Il 29enne di Brisbane continua a sbagliare un po’ troppo, frutto ancora della tensione. Dall’altra parte è invece perfetto l’ex n. 30 ed inevitabilmente arriva il 6-3. Uno score che poteva essere anche più netto, visto le due palle break non concretizzate nel sesto gioco dal n. 3 del seeding. Numeri paurosi pe lui: un solo 15 smarrito al servizio nel corso di tutto il primo set, 100% di punti vinti con la prima e 9 ace per non farsi mancare nulla. Alexander è in grande splendore, motivato come non mai, i drop-shot si susseguono con mortifera efficacia. C’è troppa differenza nei fondamentali d’inizio gioco tra i due, è quasi avvilente per l’ex n. 3 junior assistere inerme alla propria disfatta. Al contrario, è fantastico ammirare le giocate del n. 42 del ranking quando non soltanto sono effimere, ma si rivelano anche propedeutiche a dominare la partita.
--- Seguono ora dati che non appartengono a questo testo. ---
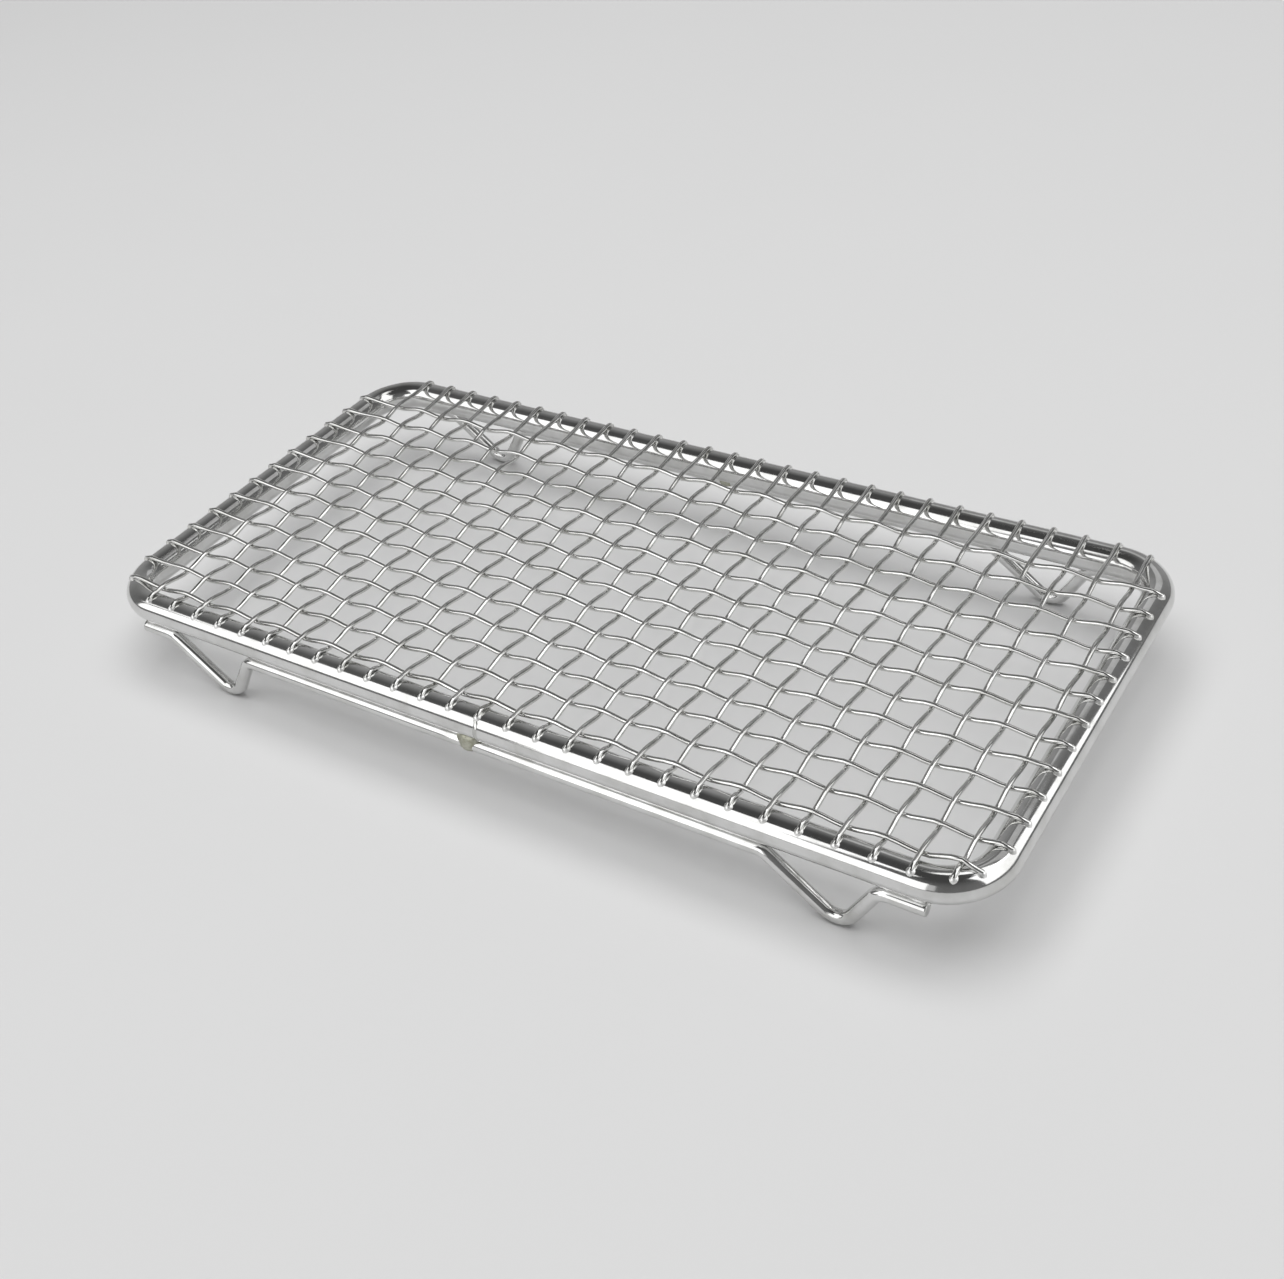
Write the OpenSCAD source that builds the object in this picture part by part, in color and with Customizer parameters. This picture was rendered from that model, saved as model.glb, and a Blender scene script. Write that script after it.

Mostra tutte le prodezze di cui è capace, tagli di una qualità eccezionale: back affilati da ambo i lati, palle corte direttamente in ribattuta, tocchi da pittino di altissimo livello. A questi il buon Bublik ci aggiunge anche lob millimetrici, alternati a dirompenti vincenti che lasciano di sasso il giocatore aussie. Nel terzo game, il kazako aveva mancato due chance per il 3-0 pesante, quando l’occasione gli si ripresenta non la spreca: sul 4-2 centra il doppio break, regalando per la gioia degli spettatori l’ennesimo capolavoro della sua spumeggiante prestazione. Chiude infatti come meglio non poteva, irreale recupero su uno smash a colpo sicuro di Jason. Continuità e qualità impressionanti: 15 ace totali, 92% di realizzazione con la prima, 75% con la seconda e 0 palle break offerte. Non serve aggiungere altro.